I’m using TVM’s BYOC approach to integrate TVM and TensorRT. But I observe a huge significant performance gap between them.
- Model: vae-decoder.
-
Precision: fp32, but I’ve set
TVM_TENSORRT_USE_FP16
to 1. - Purely in TensorRT: ~34 ms.
The code to use TensorRT BYOC in TVM is like:
from tvm.relay.op.contrib import tensorrt
...
mod = tensorrt.partition_for_tensorrt(mod, params, target)
with tvm.transform.PassContext(opt_level=3):
lib = relay.build(mod, target="cuda", params=params)
# load parameters
dev = tvm.cuda(0)
module_exec = runtime.GraphModule(lib["default"](dev))
print(module_exec.benchmark(dev, number=1, repeat=10))
Benchmark Result:
Execution time summary:
mean (ms) median (ms) max (ms) min (ms) std (ms)

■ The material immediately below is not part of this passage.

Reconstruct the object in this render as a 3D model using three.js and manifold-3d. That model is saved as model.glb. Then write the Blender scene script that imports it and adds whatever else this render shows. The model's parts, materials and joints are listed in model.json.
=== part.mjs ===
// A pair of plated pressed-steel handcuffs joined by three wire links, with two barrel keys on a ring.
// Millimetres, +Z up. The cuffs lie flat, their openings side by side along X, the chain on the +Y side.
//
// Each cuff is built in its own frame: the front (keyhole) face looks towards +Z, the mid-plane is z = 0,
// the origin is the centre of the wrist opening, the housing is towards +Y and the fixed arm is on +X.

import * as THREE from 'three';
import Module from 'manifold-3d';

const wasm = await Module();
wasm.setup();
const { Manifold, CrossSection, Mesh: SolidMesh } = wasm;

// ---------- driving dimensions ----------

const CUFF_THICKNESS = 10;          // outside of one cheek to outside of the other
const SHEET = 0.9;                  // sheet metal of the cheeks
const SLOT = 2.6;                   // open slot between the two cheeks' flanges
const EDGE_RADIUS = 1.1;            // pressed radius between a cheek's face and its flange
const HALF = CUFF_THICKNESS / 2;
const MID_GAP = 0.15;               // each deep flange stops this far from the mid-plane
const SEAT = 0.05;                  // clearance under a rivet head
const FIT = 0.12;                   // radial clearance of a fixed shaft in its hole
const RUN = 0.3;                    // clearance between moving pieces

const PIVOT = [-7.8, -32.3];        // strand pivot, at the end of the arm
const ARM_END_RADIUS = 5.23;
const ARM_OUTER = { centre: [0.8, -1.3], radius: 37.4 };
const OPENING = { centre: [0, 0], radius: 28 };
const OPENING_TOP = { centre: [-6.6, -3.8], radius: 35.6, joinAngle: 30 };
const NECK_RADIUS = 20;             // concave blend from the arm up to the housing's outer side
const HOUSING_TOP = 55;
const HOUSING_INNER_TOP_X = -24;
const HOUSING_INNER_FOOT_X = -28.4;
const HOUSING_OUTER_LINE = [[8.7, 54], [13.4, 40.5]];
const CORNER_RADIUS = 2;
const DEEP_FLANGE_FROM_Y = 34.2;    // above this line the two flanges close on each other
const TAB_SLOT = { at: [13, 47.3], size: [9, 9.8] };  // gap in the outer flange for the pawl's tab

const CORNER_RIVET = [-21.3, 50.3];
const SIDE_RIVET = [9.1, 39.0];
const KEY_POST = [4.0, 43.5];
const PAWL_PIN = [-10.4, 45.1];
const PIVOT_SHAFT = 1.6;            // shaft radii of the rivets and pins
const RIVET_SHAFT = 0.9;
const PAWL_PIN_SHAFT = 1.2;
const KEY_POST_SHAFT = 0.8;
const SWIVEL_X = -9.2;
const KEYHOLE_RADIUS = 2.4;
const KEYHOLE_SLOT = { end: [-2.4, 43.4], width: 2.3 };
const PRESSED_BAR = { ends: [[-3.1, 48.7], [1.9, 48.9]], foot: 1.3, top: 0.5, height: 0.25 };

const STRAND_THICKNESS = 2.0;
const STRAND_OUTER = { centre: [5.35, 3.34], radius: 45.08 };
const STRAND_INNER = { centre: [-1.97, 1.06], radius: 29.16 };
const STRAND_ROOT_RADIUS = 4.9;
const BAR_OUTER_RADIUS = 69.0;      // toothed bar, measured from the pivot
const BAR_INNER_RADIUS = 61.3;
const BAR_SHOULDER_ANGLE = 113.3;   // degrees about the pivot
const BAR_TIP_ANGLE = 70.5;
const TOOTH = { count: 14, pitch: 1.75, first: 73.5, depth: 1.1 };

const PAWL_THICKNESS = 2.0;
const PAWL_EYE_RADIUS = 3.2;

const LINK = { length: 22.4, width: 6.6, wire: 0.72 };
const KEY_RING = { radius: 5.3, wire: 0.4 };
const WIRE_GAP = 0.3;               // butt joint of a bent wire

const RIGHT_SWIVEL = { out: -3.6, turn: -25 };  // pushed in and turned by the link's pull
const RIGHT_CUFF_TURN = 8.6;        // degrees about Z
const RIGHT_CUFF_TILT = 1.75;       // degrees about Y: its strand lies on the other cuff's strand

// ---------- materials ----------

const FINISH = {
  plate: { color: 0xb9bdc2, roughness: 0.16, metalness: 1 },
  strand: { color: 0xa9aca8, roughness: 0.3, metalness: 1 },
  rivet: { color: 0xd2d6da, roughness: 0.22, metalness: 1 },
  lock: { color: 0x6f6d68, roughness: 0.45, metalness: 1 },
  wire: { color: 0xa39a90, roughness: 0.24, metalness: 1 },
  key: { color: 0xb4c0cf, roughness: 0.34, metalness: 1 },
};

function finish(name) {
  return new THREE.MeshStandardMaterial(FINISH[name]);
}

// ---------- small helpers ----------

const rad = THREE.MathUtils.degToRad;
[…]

101.8611 101.3974 103.1465 101.3486 0.6918
Then, I use the following script to profile the partitioned mod(from TVMConf-2020-BYOC-Demo.py · GitHub):
def trt_profile_graph(func):
class OpProfiler(ExprVisitor):
def __init__(self):
super().__init__()
self.ops = {}
def visit_call(self, call):
op = call.op
if op not in self.ops:
self.ops[op] = 0
self.ops[op] += 1
super().visit_call(call)
def get_trt_graph_num(self):
cnt = 0
for op in self.ops:
if str(op).find("tensorrt") != -1:
cnt += 1
return cnt
profiler = OpProfiler()
profiler.visit(func)
log("Total number of operators: %d" % sum(profiler.ops.values()))
log("Detail breakdown")
for op, count in profiler.ops.items():
log("\t%s: %d" % (op, count))
log("TensorRT subgraph #: %d" % profiler.get_trt_graph_num())
The result shows that I have 42 subgraphs for TensorRT. I think that’s one reason why it is so slow compared with TensorRT(purely). And I get this idea from the article: Bring Your Own Codegen to Deep Learning Compiler.
From this table, the fewer the number of subgraphs, the faster it is.
So I wonder if there is a way to reduce the number of subgraphs?